On the other side of the globe, as part of the Trilateral Agreement among the US, Japan, and South Korea, the countries will now conduct exchanges between the US Disruptive Technology Strike Force and Japanese and ROK counterparts “to deepen information-sharing and coordination across our enforcement agencies. We will also continue to strengthen trilateral cooperation on export controls to prevent our technologies from being diverted for military or dual-use capabilities that could potentially threaten international peace and security.”
Indeed, Nathan Swinton, the Coordinator for the Disruptive Technology Strike Force cited the indictment of a Belgian national for a scheme to export military-grade technology to China and Russia as an example of these forces coalescing. Concurrent with the US indictment, the defendant was arrested by Belgian authorities and he and his companies were added to the Entity List by BIS and to the SDN List by OFAC.
Increased Engagement With the Private Sector
Regulators also doubled down on the importance of working with their regulatees and the private sector writ large. NSD emphasized that, at the end of the day, these are mission-driven organizations, so while they will certainly bring enforcement actions as needed, they would rather work with companies and only resort to actions against willful violators. It said that the Department’s Voluntary Self Disclosure (VSD) Policy, under which companies that self-report violations fare much better, is meant to provide companies both an incentive to build strong compliance programs and, recognizing that no program will be perfect, to report violations that do occur. OFAC added that VSDs are a mitigating factor in enforcement decisions, and that in cases where a civil monetary penalty is warranted, a qualifying VSD can result in a 50 percent reduction in the base amount of the proposed penalty. NSD also discussed the Department’s new VSD program for M&A transactions, which Bracewell covered when it was announced late last year. And BIS highlighted the new dual-track VSD program at his agency, under which VSDs involving minor or technical infractions will be resolved on a “fast-track” with a warning letter or no-action letter within 60 days of receipt of a final submission, whereas VSDs that indicate potentially more serious violations will be assigned to both a field agent and an Office of Chief Counsel attorney for an in-depth investigation.
In a similar vein, BIS discussed its relatively new policy of non-monetary resolutions for less serious violations, indicating its efficacy and continued use. Under that approach, violators whose breaches do not pose “serious national security harm,” but exceed a warning letter or no-action letter, will be offered non-monetary settlement agreement resolutions to rectify the violation in return for violators accepting responsibility, admitting to the conduct, and committing to enhanced compliance measures.
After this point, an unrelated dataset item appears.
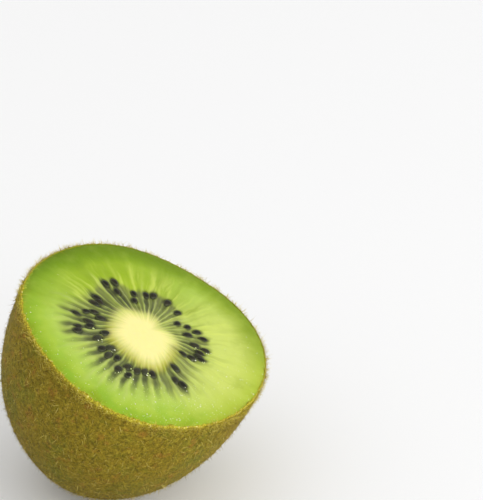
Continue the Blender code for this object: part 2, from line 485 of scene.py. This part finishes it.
write_field(flesh, "jelly", np.where(on_face, jelly_field(bent_angles, radii), 0))
write_field(flesh, "fringe", np.where(on_face, fringe_field(bent_angles, radii), 0))
write_field(flesh, "wall", np.where(on_face, wall_shade, 0))
write_field(flesh, "vein", np.where(on_face, vein_field(bent_angles, radii), 0))
write_field(flesh, "deep_seed", np.where(on_face, deep_seed_field(angles, radii), 0))
write_field(flesh, "core", np.where(on_face, core_field(bent_angles, radii), 0))
flesh.data.shade_smooth()


def add(tree, kind, **settings):
    node = tree.nodes.new("ShaderNode" + kind)
    for name, value in settings.items():
        setattr(node, name, value)
    return node


def feed(tree, node, **inputs):
    """Sets or links a node's inputs by name, with _ for a blank."""
    for name, value in inputs.items():
        socket = node.inputs[name.replace("_", " ")]
        if isinstance(value, bpy.types.NodeSocket):
            tree.links.new(value, socket)
        else:
            socket.default_value = value
    return node


def sums(tree, operation, first, second=0.0, third=0.0):
    node = add(tree, "Math", operation=operation)
    for socket, value in zip(node.inputs, (first, second, third)):
        if isinstance(value, bpy.types.NodeSocket):
            tree.links.new(value, socket)
        else:
            socket.default_value = value
    return node.outputs["Value"]


def mixed(tree, factor, first, second):
    """One colour over another."""
    node = add(tree, "Mix", data_type="RGBA")
    for socket, value in ((node.inputs[0], factor), (node.inputs[6], first), (node.inputs[7], second)):
        if isinstance(value, bpy.types.NodeSocket):
            tree.links.new(value, socket)
        else:
            socket.default_value = value
    return node.outputs[2]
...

More robust whistleblower programs across the agencies were also a trend, described as “a key feature” going forward. OFAC noted that its compliance hotline led to 57,000 leads in 2022. FinCEN’s Kaveh Miremadi touted Treasury’s new whistleblower program, under which tipsters can receive up to 30 percent of the total recovery in all related enforcement actions stemming from their call. While BIS intends to release a Notice of Proposed Rulemaking in July 2024 to address remaining logistical issues, it said that even in its early days the hotline is already a “vibrant pipeline” and that roughly 40 percent of the tips were quality. This new incentive changes the calculus for companies considering a VSD: every day that a company waits and does not submit a VSD is a day that an employee could reach out via the whistleblower hotline.
Finally, all of the agencies said they anticipated increasing their proactive outreach to their respective constituencies and liaising with law enforcement agencies such as Homeland Security and the FBI to foster dialog, information sharing, and relationships.
Enforcement Trends: Technology and Beyond
The regulators highlighted a few 2023 settlements that previewed the types of enforcement actions we should anticipate in 2024, including a focus on FinTech and virtual currency, non-US companies and persons using the US financial system to transact with sanctioned entities, and expanding the range of industries in which they pursue actions.
Regarding enforcement targets, OFAC noted the Office’s largest settlement to date against a non-financial institution — $508 million with British American Tobacco for apparent violations of two sanctions programs related to North Korea, as well as a notable settlement with a natural person who was alleged to have caused Murad to violate Iranian sanctions.
NSD said the recent Binance settlements demonstrate the agencies’ increased focus on cryptocurrency and responsible executives, and their whole-of-government approach. That settlement, which requires Binance to pay more than $4.3 billion and plead guilty to AML and sanctions violations, was a joint effort among DOJ, OFAC, FinCEN, and the CFTC. Binance’s former CEO, Changpeng Zhao, also pled guilty to AML violations and will pay a $50 million fine. Prosecutors allege that Binance failure to implement programs to prevent and report suspicious transactions with terrorists, ransomware attackers, money launderers, and other criminals, as well as matching trades between US users and those in sanctioned jurisdictions. In a first for OFAC, the settlement also includes a five-year monitorship — a requirement OFAC said highlights the fact that Binance leadership was saying the right things but not doing them.
The focus on technology also implicates the rise of export controls. For example, BIS imposed a $300 million civil penalty against Seagate Technology LLC (California) and Seagate Singapore International Headquarters Pte. Ltd. (Singapore) to resolve alleged violations of the EAR’s foreign direct product rule related to selling hard disk drives — both the disks themselves and the technology they contain — to Huawei, which is on the BIS List. Beyond being the largest standalone penalty in BIS history, the penalty also includes an audit requirement. Similarly, BIS imposed a $2.77 million penalty on 3D printing company 3D Systems Corp. related to its sending export-controlled blueprints for aerospace and military electronics to China. Notably, sending the technology to its subsidiary in China — even for US orders — was still considered an export of technology in violation of EAR. The penalty also includes an audit requirement.
Takeaways
While none of these trends represents a sea-change in regulatory practice or priorities, they do point to important shifts in agency resources and enforcement approaches. Companies will be well served by making New Years resolutions to evaluate their compliance programs across all regulatory regimes, enhance their contractual attestations regarding third parties and end-users, and get to know their local FBI/HSI agents before an event arises.